Another mishap relates to the said sketch plan. The copy that was actually tendered in evidence by the plaintiff does not show any skid-marks on it. However, the copy that was passed to the court as the plaintiff gave his evidence, shows skid-marks on it as having been made both by the plaintiff’s car and the pick-up. There was no explanation offered for the difference between the two copies. After considering the matter carefully, I think that it is safe to rely on the copy with skid-marks thereon, because I think that it was common cause that the plaintiff did apply brakes before the collision. And as I have earlier shown, it was DW1’s evidence that he too had engaged the footbrake at the time the pick-up was hit. Still on this point, I wish to add that I do not think that the officer who visited the scene and drew the sketch plan really knew his work; if he did, then he did not do a good job in the present case. I say this with all the respect to him. From the evidence adduced, there can be no doubt that the headlamps of the plaintiff’s car and other parts were smashed when the car rammed into the pick-up. The broken glass must have been at the scene; but surprisingly the sketch plan does not show any.


I have given the matter much thought. First, let me say something about PW2. With the greatest respect, the witness did not appear to be dispassionate and I was not impressed by his demeanour. Further, as I have already indicated, the witness was contradicted on a very material fact by the evidence of the plaintiff himself in regard to the position of the pick-up after the accident. All in all, I think that it is safe to ignore the witness’s evidence in its entirety.

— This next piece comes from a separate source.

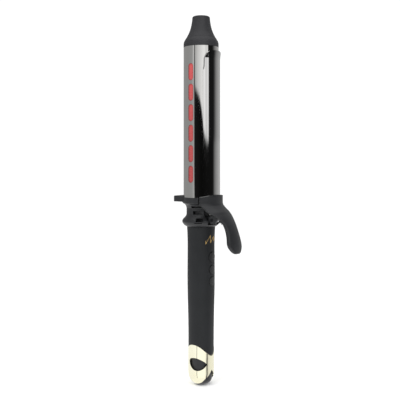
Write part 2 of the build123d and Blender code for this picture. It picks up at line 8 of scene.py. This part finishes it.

This leaves me, in essence, with the evidence of the plaintiff and that of DW1, the driver of the pick-up. So the question is: whose evidence should the court accept? The first observation to be made is that DW1 came out firm in his evidence that his intention, just before the collision, was to turn right into an access road that leads to the Ministry of Works Training Centre. And it is to be noted that there is indeed such a road about the place the accident occurred. Actually, there is no dispute on this particular point. And it is to be noted from the sketch plan that there is indeed such a road.


I have recounted the evidence of the parties, that of the plaintiff and that of DW1. Just to recap, the plaintiff said that the access road was still some distance away when DW1, suddenly and without warning, moved into the right lane and then the collision occurred. On the other hand, DW1 said that he had actually come to the access road when he moved to the right a little, just a little over the centre line, and stopped to give way to an oncoming police vehicle before he could then turn into the access road. With respect, I am inclined to prefer DW1’s evidence to that given by the plaintiff.


To start with, it doesn’t sound plausible to me that the first defendant’s driver would have turned into the right lane, a long distance before he came to the access road. Indeed, no reason was suggested why DW1 would have done so. Secondly, DW1’s evidence, to the effect that the collision occurred at a point close to the access road, seems to be supported by the sketch plan. It is noted that the skids made by the pick-up started from the centre of the main road, very close to the mouth of the access road. Incidentally, the said skid-marks also confirm DW1’s evidence that the brakes were on at the time the pick-up was hit. It is to be observed on this aspect that DW1 emerged uncontradicted in his evidence that the tyres of the pick-up burst as the pick-up skidded off following the collision. I would also find it difficult to accept that if the pick-up had been hit a long distance from the access road, it would have travelled all that long distance to where it finally rested.


Let me pause here and say something about the law. It is trite that a driver has a duty to use reasonable care to avoid causing damage to other road users or vehicles. Reasonable care has been defined as such care as an ordinary skilful driver would have exercised in the circumstances of the particular case. And on a more relevant note, it is the duty of a driver who wishes to overtake any vehicle to ensure that it is safe to do so; see Nicholson v Lennard 8 ALR (Mal) 364. In this context, the words of Roskill J in Clark v Wakelin (1965) 109 SOL JO 259, are apt. The learned Judge observed:


        “A driver is entitled to assume he could overtake without danger if what he is overtaking gave not the                     slightest sign that it was going to do something other than what another ordinary careful motorist might            expect.”


On the same issue, it is to be noted that a driver should not overtake at or when approaching a road junction; see Highway Code, paragraph 47.


Still on the law, it has been held, on the other hand, that a driver who intends to turn right across the road has a duty to look out for traffic not only in front of him but also behind him, in particular, immediately before he makes the turn; see Somani v Ngwira 10 ALR (Mal) 196. It was also observed in that case that this duty is the greater when such driver already knows that there are vehicles behind him.


I have made significant findings of fact in the present case. In short, I have found that the pick-up had stopped in the centre of the road, slightly to the right, when the plaintiff’s car rammed into it. On these facts, I cannot see how DW1 can be faulted. As regards the plaintiff, it is to be observed, in addition to what I have said earlier, that a driver of a vehicle has a duty to always keep a proper lookout and to drive at such a speed as would allow him to stop well within the distance he can see to be clear. Further, a driver of a vehicle has a duty, when following another vehicle, to allow sufficient space between the vehicles in which to be able to stop safely if the vehicle in front slowed down or stopped suddenly. And again, as I have pointed out, a driver should not overtake, or attempt to overtake, at or when approaching a road junction. As I understand the evidence in the present case, the plaintiff failed in his duty in all these matters, hence the collision. I sympathise with the plaintiff, considering the misfortune that had befallen him on the material day.


All in all, I find that the plaintiff has not proved his case against the first defendant, and the action is accordingly dismissed.


I will make no order as to costs, since the first defendant, as I have indicated, did not appear at the hearing of this case.